I learned that the duct tape form is compressible--you can lace it into a corset (handy for those of us who make historical clothing) and when you are done it will spring back into shape. You are supposed to stuff it firmly, but so it still has give. It should feel as mushy or firm as you do. I was also pleased and surprised to learn that the form is adjustable. If you gain or lose weight, you can make slits, let it expand (or overlap them), and tape them up.

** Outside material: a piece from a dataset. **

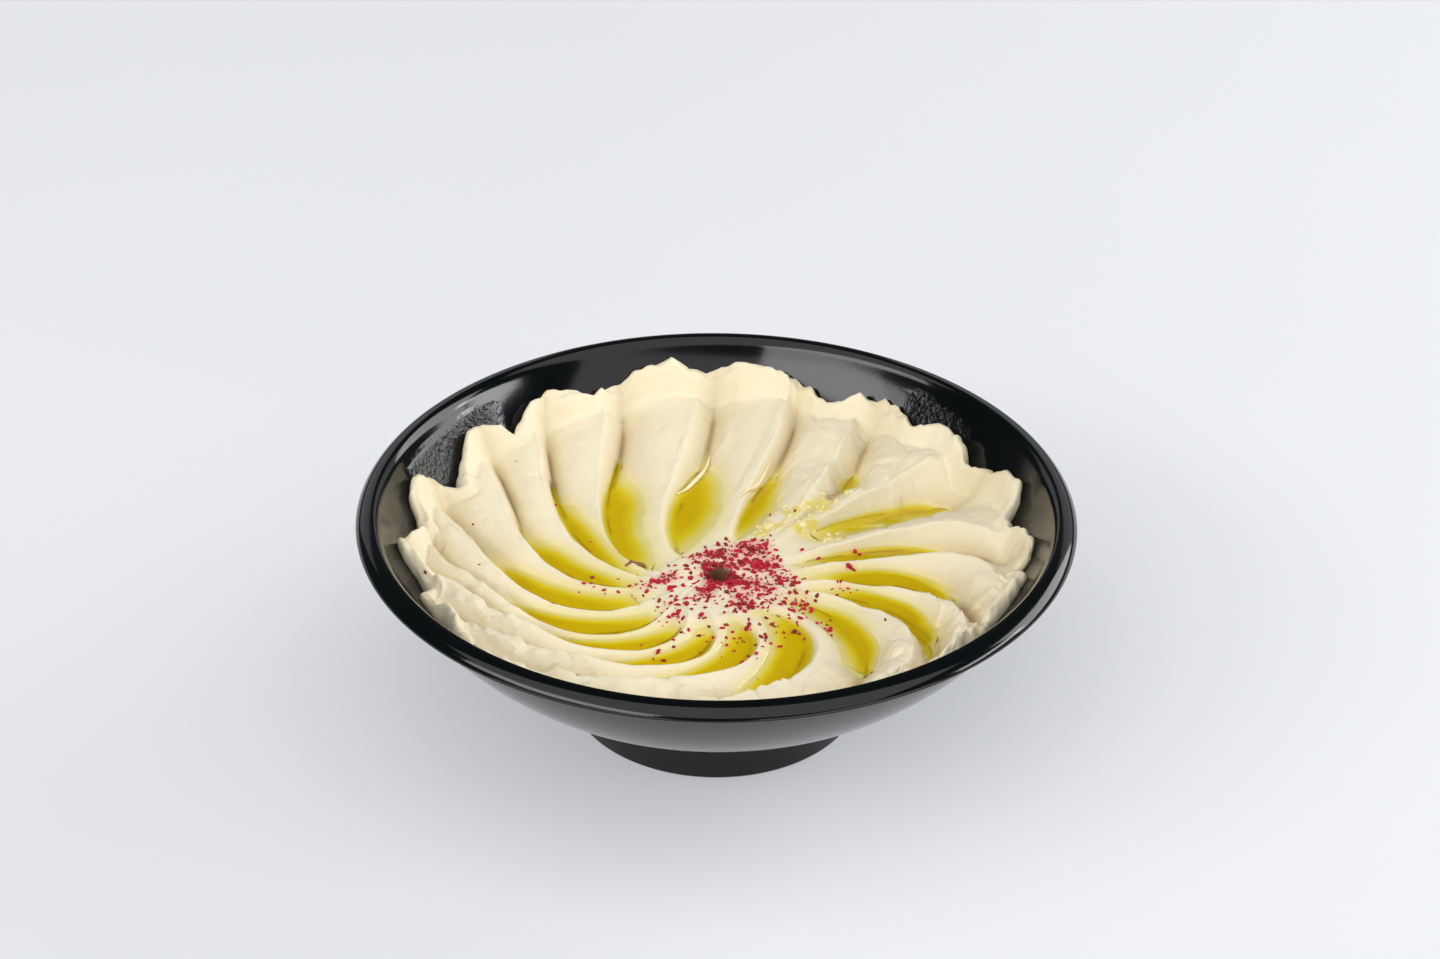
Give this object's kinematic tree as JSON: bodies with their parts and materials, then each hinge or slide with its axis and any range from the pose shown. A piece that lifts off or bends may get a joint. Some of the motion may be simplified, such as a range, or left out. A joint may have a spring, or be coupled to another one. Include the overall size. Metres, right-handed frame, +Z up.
{
  "type": "bowl of hummus",
  "caption": "Round glossy black bowl on a foot ring, filled with hummus swirled into petals, with olive oil standing in the furrows.",
  "frame": {"origin": "middle of the foot ring's underside, on the surface that the bowl stands on", "axes": "+Z up along the bowl's axis; -Y towards the guest; +X to the guest's right"},
  "size_m": [0.2, 0.2, 0.066],
  "materials": {
    "bowl_black": "glossy black melamine, lightly worn",
    "hummus": "thick cream paste, satin",
    "olive_oil": "clear golden oil, wet"
  },
  "bodies": {
    "root": {"bowl": "bowl_black", "hummus": "hummus", "oil_01": "olive_oil", "oil_02": "olive_oil", "oil_03": "olive_oil", "oil_04": "olive_oil", "oil_05": "olive_oil", "oil_06": "olive_oil", "oil_07": "olive_oil", "oil_08": "olive_oil", "oil_09": "olive_oil", "oil_10": "olive_oil", "oil_11": "olive_oil", "oil_12": "olive_oil", "oil_13": "olive_oil", "oil_14": "olive_oil", "oil_15": "olive_oil", "oil_16": "olive_oil", "oil_17": "olive_oil"}
  },
  "joints": []
}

We discussed various methods you could use to hang or mount your form. Some solutions included the space saver (before taping closed, you insert a hanger; the form then hangs in your closet when not in use--though I wonder who has that much space in their closet--and from a ceiling hook when using it), and using PVC pipe inserted in the bottom so you can slip it onto any of various existing stands (including heavy duty music stands and camera tripods).
We briefly touched on maintenance and covers. If you choose to leave your form uncovered, and you notice a spot where the edges of the tape are gummy, you can use a cotton swab and...er...I didn't pay attention to what you used to clean it because I plan to cover mine. It might have been rubbing alcohol or it might have been fingernail polish remover. Sorry! In any case, you should cover the form, then this won't be an issue. For covers, the easiest solution is to make a knit t-shirt for it. If you used silver duct tape, you can mark the reference lines on the form with a dark marker, and use a thin, light-colored knit so the marks show through. (My preference is to use contrasting elastic pinned into the form to mark the waist, underbust, center front and back, armholes and neck.)
I highly recommend this class. The instructor encouraged us to learn the procedure with the expectation we would go forth and make more forms; there was no mention of proprietary techniques. It was a long and tiring process, but the results are well worth it. Before this, I preferred the paper tape double as being a truer copy of my body; now, I love the compressibility of Big Black Betty.